I had been searching for the first blog that I ever made when I was 13, and I realized that pretty much every day of my life for the last 7 years had been documented. There were things I had shared with hundreds of strangers online, which I had never spoken about in person before. All the phrases from those banners are taken directly from things that I posted online but never talked about with anyone. I just wanted to explore this part of myself that is so hesitant to connect with people and it ended up being something that a lot of people were able to relate to.
The routine of mundane activities, such as school, work, and social engagements, can easily take over a person's life. How do you keep the creative spark alive?

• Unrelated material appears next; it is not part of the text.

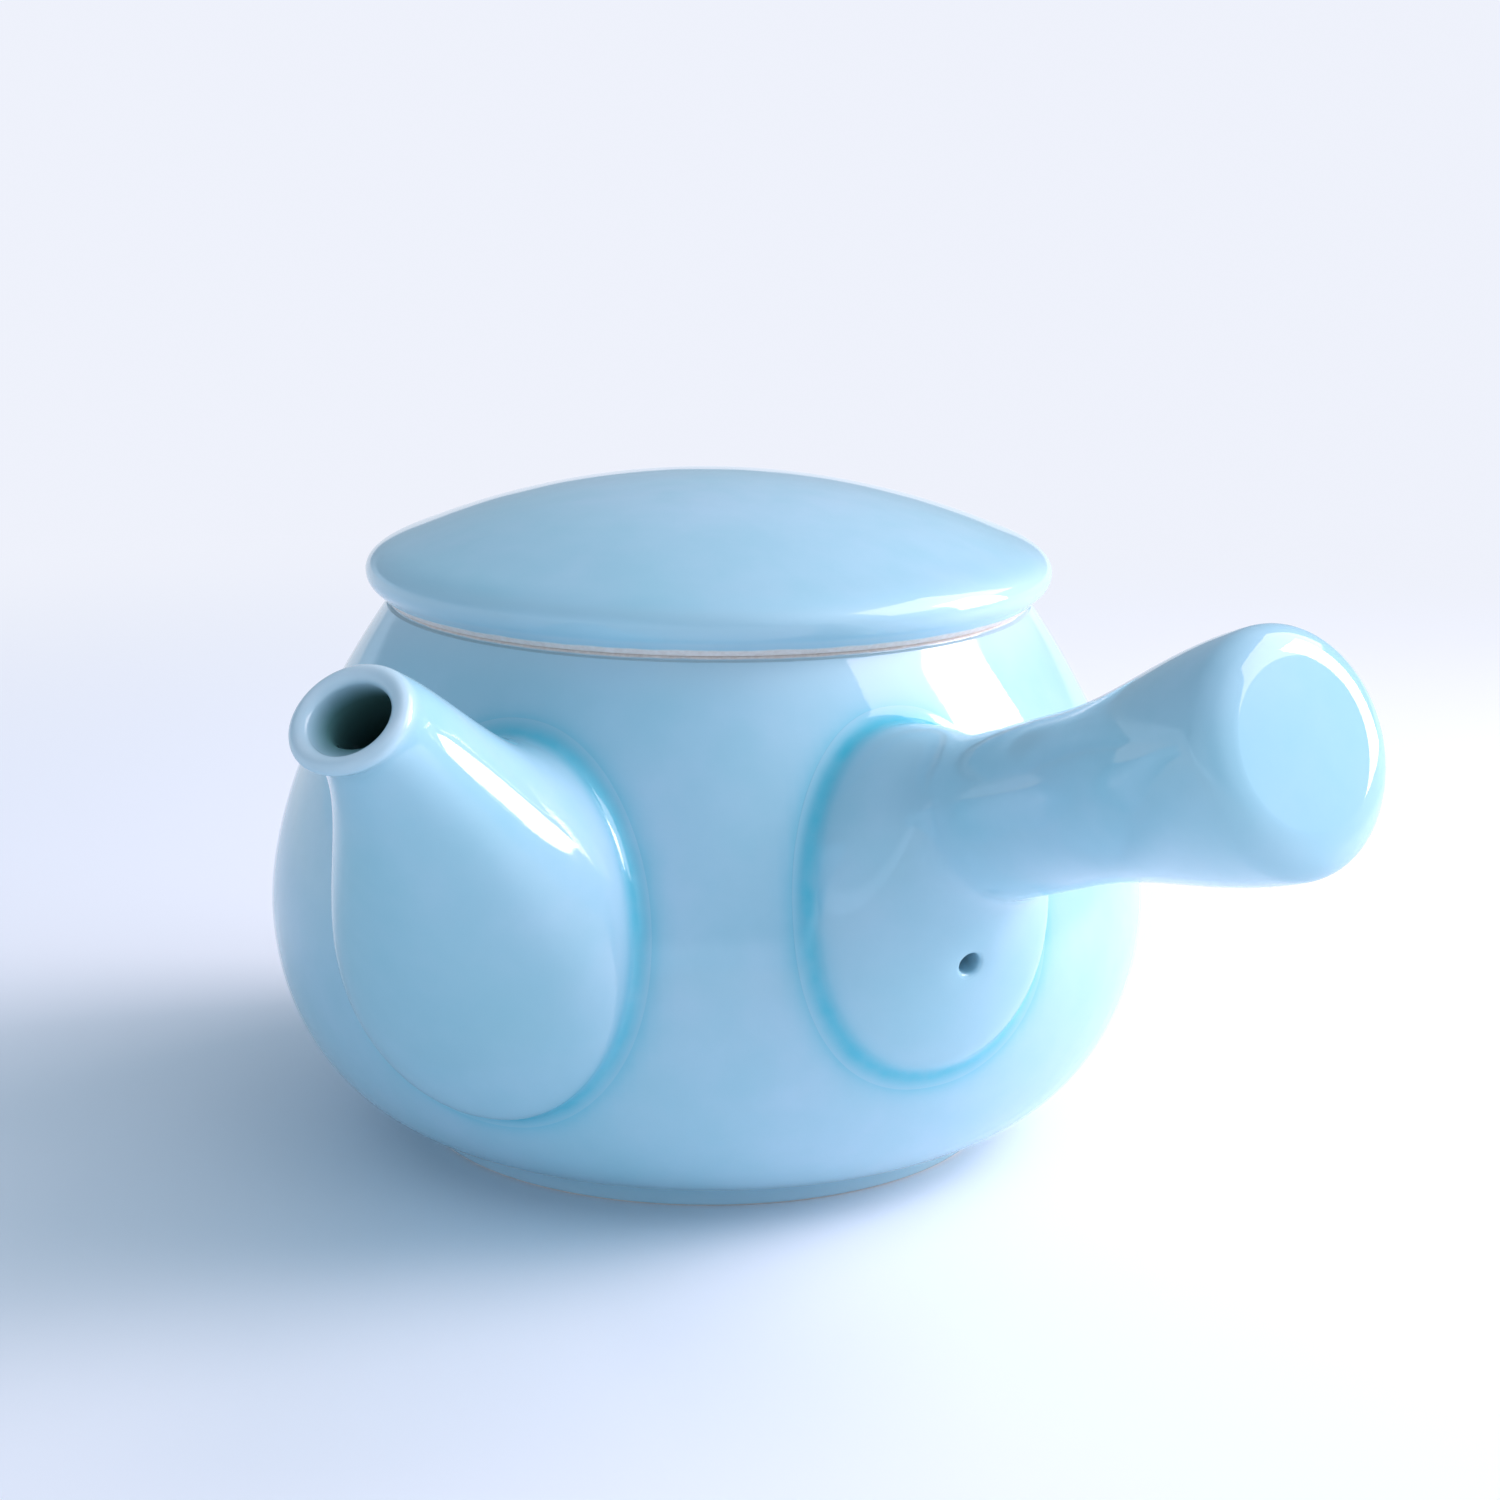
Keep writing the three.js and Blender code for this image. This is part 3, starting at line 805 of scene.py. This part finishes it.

Trying new processes always helps when I’m bored or in a rut! A lot of the time my ideas come from learning a process instead of the other way around. I also write down pretty much any idea I have, even if it’s really undeveloped, so I have a huge list to go to if I get stuck. Trying new things and challenging the medium is what keeps me excited!
What is the best piece of advice that has ever been given to you?
You have to believe in your work to get other people to believe in your work. You have to care about your work to get other people to care. I used to think that it was normal to hate all the things you make at the end but that doesn’t have to be true! Being proud and confident of your work isn’t always a bad thing.
What are three things about you that may surprise us?
I’m 6 feet tall, I have a twin brother, and I’m actually super shy in person. I think people expect me to be really loud because of how I am online, but I’m so quiet and nervous until I’m comfortable with the people and situation.
What is your favorite photo shoot you have ever done and why?
Probably the actual shooting of the “fear in a handful of dust” self portraits — it was the first time I was ever photographed naked, let alone naked in very unflattering poses. That was something that I never could have done a few years ago so it was exciting to get through the shoot and be so excited with the results.
How do you challenge yourself in your work?
The biggest thing right now is having fully developed ideas and then communicating them every way I can, through process, choice of film, choice of paper, the way things are shot, etc. I want to have work with layers of meaning and I want it to all make sense together.
Do you believe you are an old soul, a young soul or neither?
I think I’m a young soul who is trying really hard to become an old soul but doesn’t quite have it figured out yet.
How do you practice self-care when life gets tough?
Cooking! The way my body responds to stress and the way my body responds to Hot Pockets is pretty much the same. So it always helps me to cook something, which sounds stupid, but it gets me out of bed and also helps me feel better physically. My mental and physical states are definitely really connected and the physical is easier to deal with so I start there! Also: homemade bath scrubs.
What is more important to you: being honest or being liked?
It definitely depends on the situation. I speak up when I really feel like I have to, but the one place that I actually know how to be honest is in my art. I’m scared of confrontation and I avoid it unless I need to.
Your short film, posted, which was released this year, is very remarkable. The soft lighting, distinctive shots, and the organic, elegant narrative really bring together a heart aching, yet extremely breathtaking aspect of living. You claimed you were examining human evolution; furthermore, the trait of putting ourselves first before other species may be an evolutionary flaw. Do you mind telling me more about this?
I have this really distinct memory from 8th grade, where my science teacher was telling us that humans are the only animals who introduced a romantic relationship as a prerequisite for reproducing. He was talking about how we use our ability to love one another, hold relationships, and communicate to put ourselves above other animals when it’s actually an evolutionary flaw, for the rest of the animals care more about furthering their species than they do about falling in love. This thing that’s supposed to separate humans from the rest of the species might not even be a good thing. It really stuck with me for some reason and, I wrote a poem about it a few years ago called, “the rest of the animals only fuck because they have to”. Then rewrote it as a whole short film because I wanted to do a narrative that read like a journal, and I felt like the topic was right for it. (Watch posted here)
Where has your art taken you personally and professionally? Where do you hope it takes you in the future?
I’m only 20 and still in school, so I don’t really know yet! I hope I can travel and create a community of likeminded and supportive people. It has been my dream for years to be able to support myself off of my work, and I am doing everything I can at this point to be able to pursue art full time when I graduate!